Design and Characterizations of the Radiation-Hardened XCR4C ASIC for X-Ray CCDs for Space Astronomical Applications

Abstract

Correlated double sampling (CDS) circuits are essential to processing the X-ray charge-coupled devices (CCDs) that have been widely used in the modern X-ray astronomical field. For timing observations, both energy resolution and timing resolution are of great importance. We are developing the XCR4C application-specific integrated circuit (ASIC), which is a fully customized four-channel radiation-hardened CDS ASIC targeting the readout of X-ray CCDs, for future space astronomical missions.

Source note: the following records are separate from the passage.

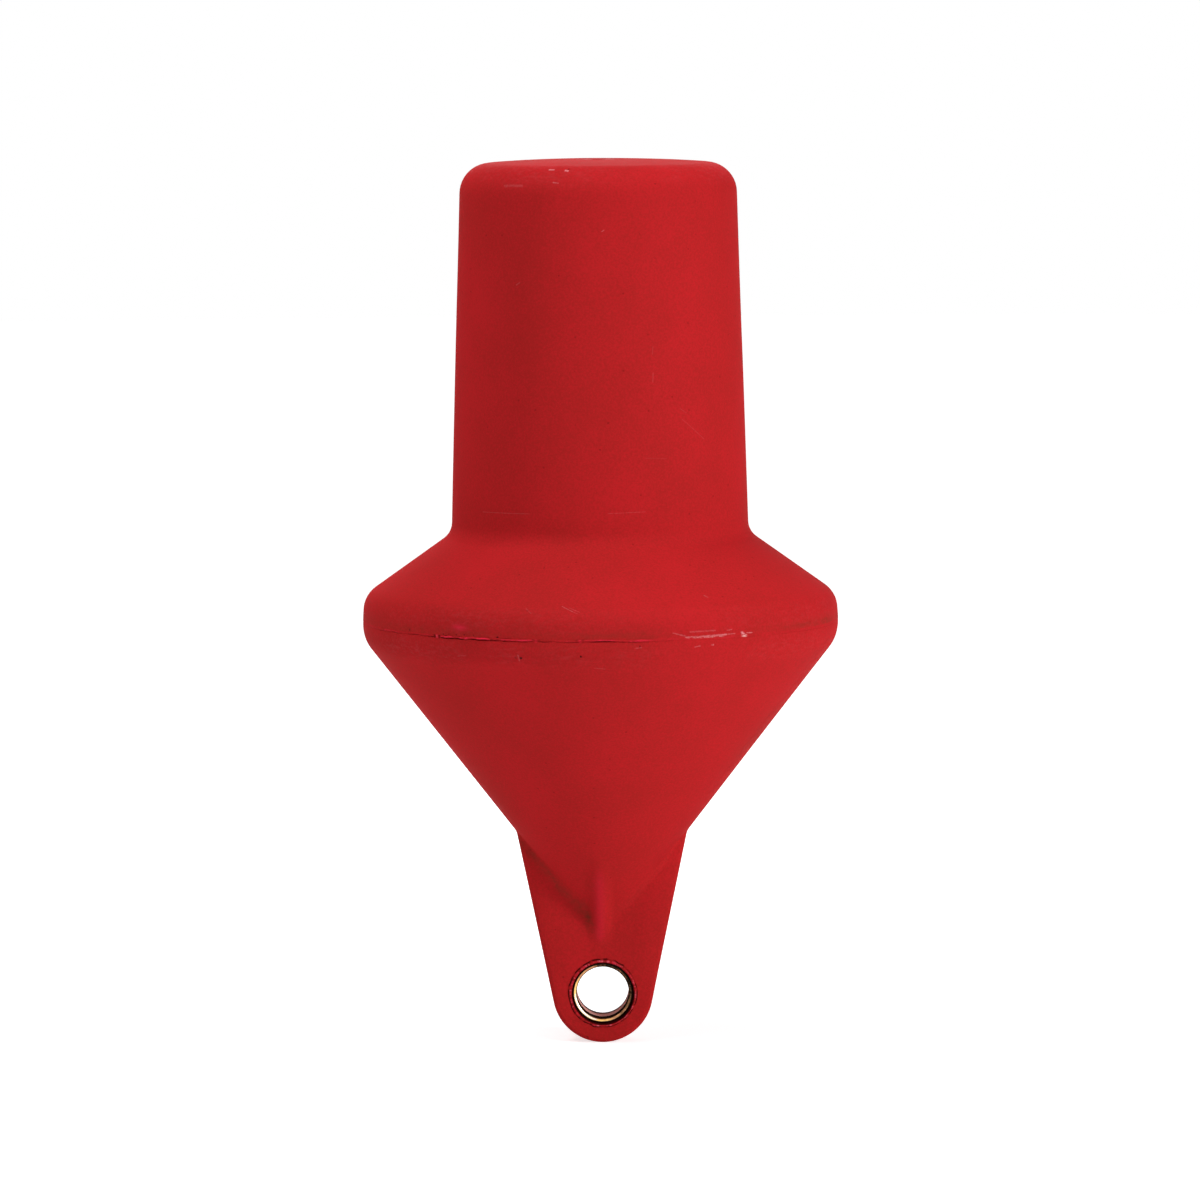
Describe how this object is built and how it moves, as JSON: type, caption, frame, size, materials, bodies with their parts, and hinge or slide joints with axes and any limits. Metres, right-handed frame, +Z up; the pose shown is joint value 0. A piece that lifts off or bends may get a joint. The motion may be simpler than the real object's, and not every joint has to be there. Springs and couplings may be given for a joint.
{
  "type": "can-shaped mooring and marker buoy",
  "caption": "Red can-shaped floating marker buoy: tapered can over a wide belted float, long lower cone, and a flat mooring lug with a metal-lined eye.",
  "frame": {"origin": "centre of the mould's parting plane, halfway up the belt, which is also the waterline of the moored buoy", "axes": "+Z up along the buoy's axis, +Y along the axis of the mooring eye, +X across the lug"},
  "size_m": [0.4019, 0.402, 0.7448],
  "materials": {
    "hull_plastic": "satin red polyethylene with a fine moulded grain",
    "flash_plastic": "cut and scuffed red polyethylene",
    "bush_metal": "yellow metal, worn and slightly tarnished",
    "plug_plastic": "satin red polyethylene, welded in"
  },
  "bodies": {
    "root": {"upper_moulding": "hull_plastic", "lower_moulding": "hull_plastic", "seam_bead": "flash_plastic", "mooring_bush": "bush_metal", "filling_plug": "plug_plastic"}
  },
  "joints": []
}
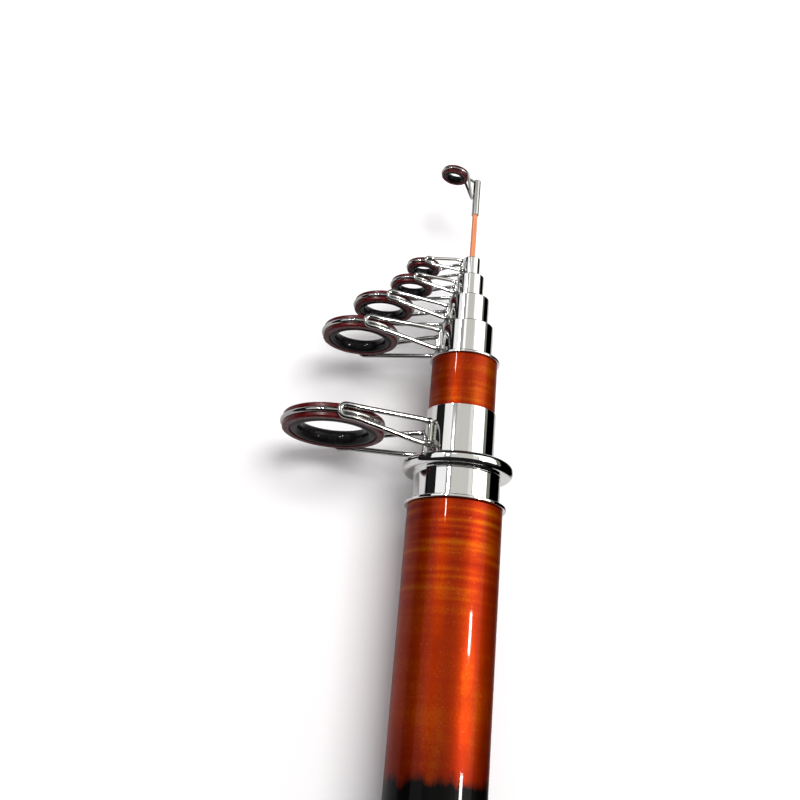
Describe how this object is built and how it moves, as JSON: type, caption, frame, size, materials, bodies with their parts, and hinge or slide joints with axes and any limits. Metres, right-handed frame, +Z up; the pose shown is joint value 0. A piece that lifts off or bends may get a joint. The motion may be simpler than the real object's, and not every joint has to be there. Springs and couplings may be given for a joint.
{
  "type": "fishing rod",
  "caption": "Collapsed telescopic fishing rod: nested orange tubes with chrome collars, wire-framed line guides, a screw reel seat and foam grips.",
  "frame": {"origin": "centre of the rubber pad's flat face on the butt end, on the rod's axis", "axes": "+Y along the rod from butt to tip, -X towards the line guides and the reel seat's flat, +Z up from the table it lies on"},
  "size_m": [0.0648, 0.6028, 0.0368],
  "materials": {
    "orange_fibre": "clear-coated orange glass fibre, deep red at the flanks",
    "tip_fibre": "pale orange solid glass fibre",
    "chrome_plate": "polished chrome plate",
    "chrome_wire": "polished plated steel wire",
    "red_shock_ring": "dark red moulded plastic",
    "black_ceramic": "polished black ceramic",
    "grip_foam": "fine closed-cell black foam",
    "seat_plastic": "satin black moulded plastic",
    "plug_plastic": "black moulded plastic",
    "pad_rubber": "black rubber",
    "thread_alloy": "turned aluminium"
  },
  "bodies": {
    "butt_body": {"butt_tube": "orange_fibre", "butt_collar": "chrome_plate", "thread_insert": "thread_alloy", "rear_grip": "grip_foam", "rear_trim": "chrome_plate", "reel_seat": "seat_plastic", "fixed_hood": "seat_plastic", "seat_trim": "chrome_plate", "fore_grip": "grip_foam", "fore_trim": "chrome_plate"},
    "section_2": {"section_2_tube": "orange_fibre", "section_2_end_ring": "chrome_plate", "guide_1_sleeve": "chrome_plate", "guide_1_frame": "chrome_wire", "guide_1_shock_ring": "red_shock_ring", "guide_1_ceramic": "black_ceramic"},
    "section_3": {"section_3_tube": "orange_fibre", "section_3_cup": "chrome_plate", "guide_2_frame": "chrome_wire", "guide_2_shock_ring": "red_shock_ring", "guide_2_ceramic": "black_ceramic"},
    "section_4": {"section_4_tube": "orange_fibre", "section_4_cup": "chrome_plate", "guide_3_frame": "chrome_wire", "guide_3_shock_ring": "red_shock_ring", "guide_3_ceramic": "black_ceramic"},
    "section_5": {"section_5_tube": "orange_fibre", "section_5_cup": "chrome_plate", "guide_4_frame": "chrome_wire", "guide_4_shock_ring": "red_shock_ring", "guide_4_ceramic": "black_ceramic"},
    "section_6": {"section_6_tube": "orange_fibre", "section_6_cup": "chrome_plate", "guide_5_frame": "chrome_wire", "guide_5_shock_ring": "red_shock_ring", "guide_5_ceramic": "black_ceramic"},
    "tip_section": {"tip_rod": "tip_fibre", "tip_top_frame": "chrome_wire", "tip_top_shock_ring": "red_shock_ring", "tip_top_ceramic": "black_ceramic"},
    "reel_hood": {"sliding_hood": "seat_plastic"},
    "reel_nut": {"lock_nut": "seat_plastic"},
    "plug_slide": {"plug_washer": "pad_rubber"},
    "plug": {"end_plug": "plug_plastic", "butt_pad": "pad_rubber", "plug_cushion": "pad_rubber"}
  },
  "joints": [
    {"name": "section_2_slide", "type": "slide", "parent": "butt_body", "child": "section_2", "axis": [0, 1, 0], "range_m": [0, 0.4048]},
    {"name": "section_3_slide", "type": "slide", "parent": "section_2", "child": "section_3", "axis": [0, 1, 0], "range_m": [0, 0.435]},
    {"name": "section_4_slide", "type": "slide", "parent": "section_3", "child": "section_4", "axis": [0, 1, 0], "range_m": [0, 0.4488]},
    {"name": "section_5_slide", "type": "slide", "parent": "section_4", "child": "section_5", "axis": [0, 1, 0], "range_m": [0, 0.4602]},
    {"name": "section_6_slide", "type": "slide", "parent": "section_5", "child": "section_6", "axis": [0, 1, 0], "range_m": [0, 0.4704]},
    {"name": "tip_slide", "type": "slide", "parent": "section_6", "child": "tip_section", "axis": [0, 1, 0], "range_m": [0, 0.4887]},
    {"name": "reel_hood_slide", "type": "slide", "parent": "butt_body", "child": "reel_hood", "axis": [0, 1, 0], "range_m": [-0.024, 0.0135]},
    {"name": "reel_nut_turn", "type": "hinge", "parent": "reel_hood", "child": "reel_nut", "pos_m": [0, 0.2546, 0], "axis": [0, 1, 0], "range_deg": [-2880, 1620]},
    {"name": "plug_thread_slide", "type": "slide", "parent": "butt_body", "child": "plug_slide", "axis": [0, -1, 0], "range_m": [0, 0.016]},
    {"name": "plug_turn", "type": "hinge", "parent": "plug_slide", "child": "plug", "pos_m": [0, 0.0091, 0], "axis": [0, -1, 0], "range_deg": [0, 2880]}
  ],
  "couplings": [
    {"joint": "reel_hood_slide", "follows": "reel_nut_turn", "m_per_rad": 0.00047746},
    {"joint": "plug_thread_slide", "follows": "plug_turn", "m_per_rad": 0.0003183}
  ]
}
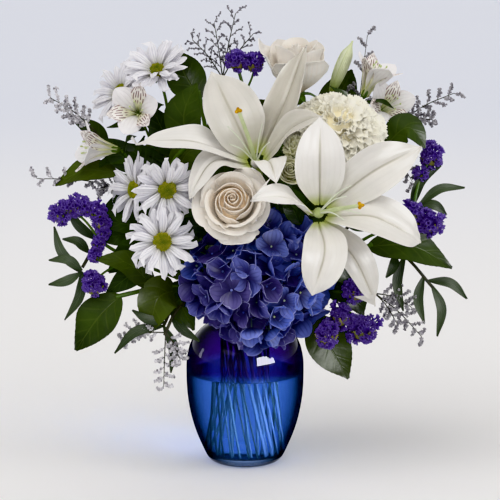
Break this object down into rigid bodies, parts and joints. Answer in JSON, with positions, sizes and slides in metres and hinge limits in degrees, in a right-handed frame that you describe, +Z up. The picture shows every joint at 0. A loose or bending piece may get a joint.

The ASIC is implemented in a differential switched-capacitor architecture, making it highly linear, low power, immune to common-mode noise and interferences, as well as easily configurable. To combat the harsh low-earth-orbit space environment, some radiation-hardening techniques are applied, including the process hardening method, even-finger double-side bulk butting, and pseudo-double guard ring layout techniques. The XCR4C ASIC was fabricated with 0.35- $\mu \text{m}$ 2P4M CMOS technology with an epitaxial layer. The ASIC achieves a maximum 23-ppm integral nonlinearity and 5.8 e− rms equivalent noise charge under a typical 1-MHz pixel rate and only consumes 50 mW approximately from a single 3.3-V supply voltage. The results from radiation hardness assurance testing show that the ASIC has at least a total ionizing dose tolerance of 300 krad(Si), and no single-event latchup has been found up to a linear energy transfer of $81.35~\text {MeV}\cdot \text {cm}^{2}$ /mg with a total fluence up to $1.68\times 10^{7}$ ions/cm2.